STATED GOAL: Output exactly, and only, the lines from the line containing "columnChannel();" through the line containing "zip(*points))), Vector(map(max, zip(*points)))", both included.

COLLECTED MATERIAL:
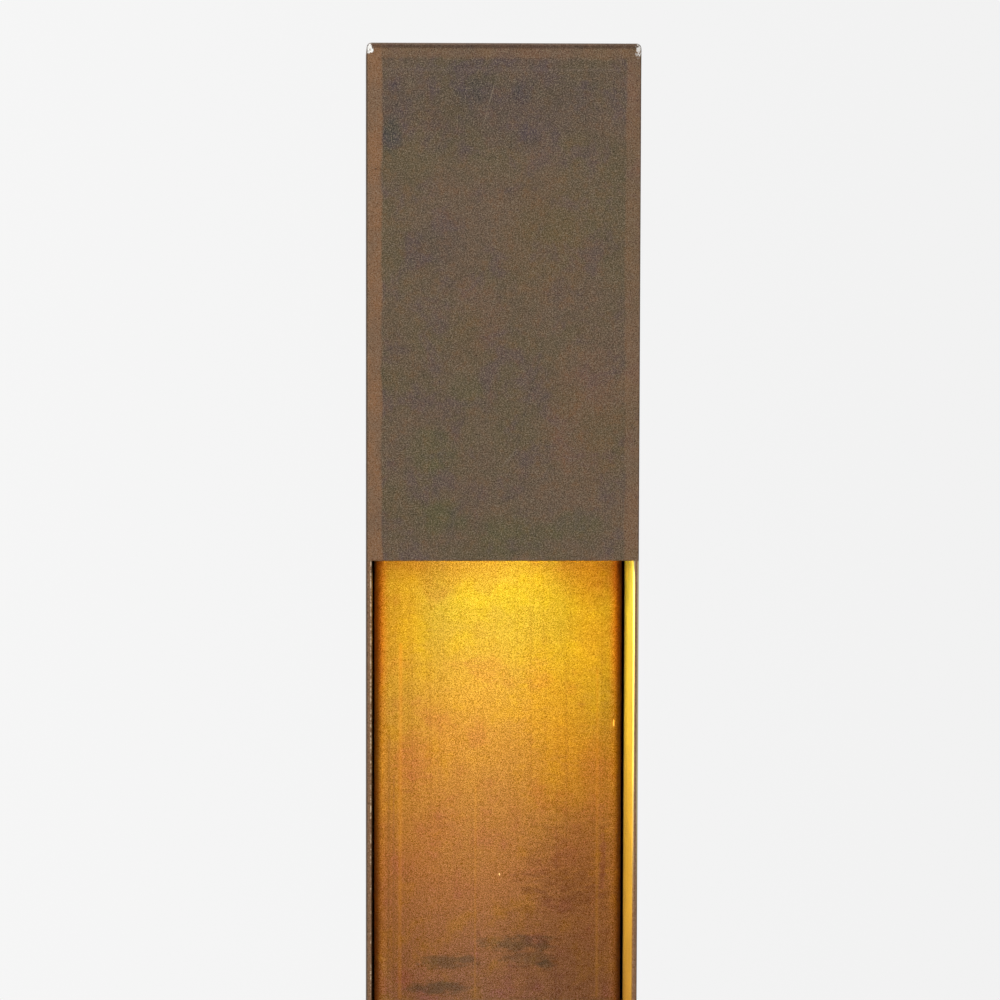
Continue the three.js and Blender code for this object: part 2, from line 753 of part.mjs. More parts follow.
// A saddle on the back wall. Its middle is an arch over the lead.
function leadClip(leadY) {
  const [z0, z1] = [465, 475];
  const [bore, arch] = [LAMP_LEAD.r + 0.4, LAMP_LEAD.r + 1.8];
  const strap = { half: 11, t: 1.5 };
  const feet = block(-strap.half, strap.half, FIT - strap.t, FIT, z0, z1);
  const saddle = join([feet, rodZ(0, leadY, arch, z0, z1)]);
  const behind = block(-HALF, HALF, FIT, HALF, z0 - OVER, z1 + OVER);
  const cuts = [behind, ...drillsZ([[0, leadY, bore]], z0, z1)];
  add("lead_clip", cut(saddle, cuts), steel);
}

function leadGrommet() {
  const bore = LAMP_LEAD.r + GAP;
  const neck = LEAD_HOLE.r - GAP;
  const rim = LEAD_HOLE.r + 2;
  const lip = 2;
  const profile = [
    [bore, CARRIER_Z - lip],
    [rim, CARRIER_Z - lip],
    [rim, CARRIER_Z - GAP],
    [neck, CARRIER_Z - GAP],
    [neck, CARRIER_TOP + GAP],
    [rim, CARRIER_TOP + GAP],
    [rim, CARRIER_TOP + lip],
    [bore, CARRIER_TOP + lip],
    [bore, CARRIER_Z - lip],
  ];
  add("lead_grommet", turned(profile, 0, LEAD_HOLE.y, SCREW_SIDES), rubber);
}

function lampConnector() {
  const { y, wide, half, top } = PLUG;
  const collar = { r: 5, t: 4 };
  const shell = block(-wide, wide, y - half, y + half, HOUSING_Z, top - collar.t);
  add("lamp_connector", join([shell, rodZ(0, y, collar.r, top - collar.t - 1, top)]), housing);
  add("board_lead", rodY(0, BOARD_LEAD.z, BOARD_LEAD.r, OPTIC_Y + LENS_R, y - half - GAP), lead);
}

columnChannel();
headFrontPlate();
topCap();
recessPanel();
accessCover();
panelBrackets();
baseSill();
footGasket();
basePlate();
baseLugs();
gearTray();
junctionBox();
terminalBlock();
supplyGland();
driver();
mainsLead();
earthBond();
lampCarrier();
headBrackets();
lens();
opticHousing();
reflector();
lightSource();
heatSink();
lampLead();
leadGrommet();
lampConnector();

export default part;
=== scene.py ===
"""Looks of the bollard light: fine meshes, materials, lamp, studio light, floor and camera.

Meshes are made in millimetres in the frame's own axes (front towards -Y, +Z up) and scaled to metres last.
"""

import itertools
import math

import bmesh
import bpy
from mathutils import Matrix, Vector


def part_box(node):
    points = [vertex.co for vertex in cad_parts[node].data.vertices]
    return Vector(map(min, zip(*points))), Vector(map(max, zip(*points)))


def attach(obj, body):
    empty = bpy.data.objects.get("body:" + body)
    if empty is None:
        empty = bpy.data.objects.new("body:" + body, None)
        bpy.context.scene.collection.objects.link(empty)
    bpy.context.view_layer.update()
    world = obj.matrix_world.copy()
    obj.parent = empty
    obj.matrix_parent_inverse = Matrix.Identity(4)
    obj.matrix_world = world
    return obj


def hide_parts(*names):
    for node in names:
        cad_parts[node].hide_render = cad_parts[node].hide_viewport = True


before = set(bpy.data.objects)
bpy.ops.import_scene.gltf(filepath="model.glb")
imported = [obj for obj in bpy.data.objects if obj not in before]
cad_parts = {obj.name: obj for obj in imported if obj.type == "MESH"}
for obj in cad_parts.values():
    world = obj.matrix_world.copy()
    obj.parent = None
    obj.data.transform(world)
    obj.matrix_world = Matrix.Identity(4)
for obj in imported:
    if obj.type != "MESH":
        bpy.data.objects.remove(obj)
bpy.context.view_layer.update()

MM = 0.001


def span(node):
    """Lowest and highest corners of a CAD node, in millimetres."""
    low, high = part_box(node)
    return low / MM, high / MM


# ---------------------------------------------------------------- sizes, from the frame

COLUMN_LOW, COLUMN_HIGH = span("column_channel")
HALF = COLUMN_HIGH.x
CAP_LOW, CAP_HIGH = span("top_cap")
TOP = CAP_HIGH.z
FOOT = COLUMN_LOW.z
LIP = span("head_front_plate")[0].z
SHEET = TOP - CAP_LOW.z
INSIDE = HALF - SHEET
PANEL_Y = span("recess_panel")[0].y
CARRIER_LOW, CARRIER_HIGH = span("lamp_carrier")
LENS_LOW, LENS_HIGH = span("lens_glass")
LENS_Y = (LENS_LOW.y + LENS_HIGH.y) / 2
LENS_R = LENS_HIGH.x
BEZEL_LOW, BEZEL_HIGH = span("lens_bezel")

EDGE_R = 1.8  # ground top edges and rear edges
FRONT_EDGE_R = 0.8
RECESS_EDGE_R = {-1: 0.4, 1: 0.9}  # inner front corners, left and right
LIP_R = 0.5
FOLD_R = 4
GAP = 0.3


# ---------------------------------------------------------------- camera

CAMERA_PLACE = (-0.055, -1.55, 0.75)
CAMERA_YAW = -0.03587
CAMERA_PITCH = -0.0775
CAMERA_ROLL = 0.0025
CAMERA_LENS = 147.9
SENSOR = 36


def add_camera():
    data = bpy.data.cameras.new("camera")
    data.sensor_width = SENSOR
    data.lens = CAMERA_LENS
    data.clip_start = 0.05
    data.clip_end = 50
    camera = bpy.data.objects.new("camera", data)
    turn = Matrix.Rotation(CAMERA_YAW, 3, "Z") @ Matrix.Rotation(math.pi / 2 + CAMERA_PITCH, 3, "X")
    turn = turn @ Matrix.Rotation(CAMERA_ROLL, 3, "Z")
    camera.matrix_world = Matrix.LocRotScale(Vector(CAMERA_PLACE), turn.to_quaternion(), None)
    bpy.context.scene.collection.objects.link(camera)
    bpy.context.scene.camera = camera


add_camera()


# ---------------------------------------------------------------- mesh helpers, in millimetres

PLACES = {
    "X": lambda a, b, c: (c, a, b),
    "Y": lambda a, b, c: (a, c, b),
    "Z": lambda a, b, c: (a, b, c),
}
ARC_STEPS = 10


def outline(corners):
    """Points of an outline with corners (a, b) or (a, b, radius), where a rounded corner is square."""
    points = []
    for i, corner in enumerate(corners):
        here = Vector(corner[:2])
        radius = corner[2] if len(corner) > 2 else 0
        if radius == 0:
            points.append(here)
            continue
        back = (Vector(corners[i - 1][:2]) - here).normalized()
        on = (Vector(corners[(i + 1) % len(corners)][:2]) - here).normalized()
        centre = here + radius * (back + on)
        for step in range(ARC_STEPS + 1):
            turn = math.pi / 2 * step / ARC_STEPS
            points.append(centre - radius * (math.cos(turn) * on + math.sin(turn) * back))
    return points


def rectangle(a0, a1, b0, b1, radius=0):
    return [(a0, b0, radius), (a1, b0, radius), (a1, b1, radius), (a0, b1, radius)]


def prism(corners, low, high, axis="Z"):
    """An outline's solid between two places along an axis."""
    points = outline(corners)
    mesh = bmesh.new()
    ends = [[mesh.verts.new(PLACES[axis](a, b, c)) for a, b in points] for c in (low, high)]
    for end in ends:
        mesh.faces.new(end)
    for i in range(len(points)):
        mesh.faces.new((ends[0][i - 1], ends[0][i], ends[1][i], ends[1][i - 1]))
    bmesh.ops.recalc_face_normals(mesh, faces=mesh.faces)
    return mesh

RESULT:
columnChannel();
headFrontPlate();
topCap();
recessPanel();
accessCover();
panelBrackets();
baseSill();
footGasket();
basePlate();
baseLugs();
gearTray();
junctionBox();
terminalBlock();
supplyGland();
driver();
mainsLead();
earthBond();
lampCarrier();
headBrackets();
lens();
opticHousing();
reflector();
lightSource();
heatSink();
lampLead();
leadGrommet();
lampConnector();

export default part;
=== scene.py ===
"""Looks of the bollard light: fine meshes, materials, lamp, studio light, floor and camera.

Meshes are made in millimetres in the frame's own axes (front towards -Y, +Z up) and scaled to metres last.
"""

import itertools
import math

import bmesh
import bpy
from mathutils import Matrix, Vector


def part_box(node):
    points = [vertex.co for vertex in cad_parts[node].data.vertices]
    return Vector(map(min, zip(*points))), Vector(map(max, zip(*points)))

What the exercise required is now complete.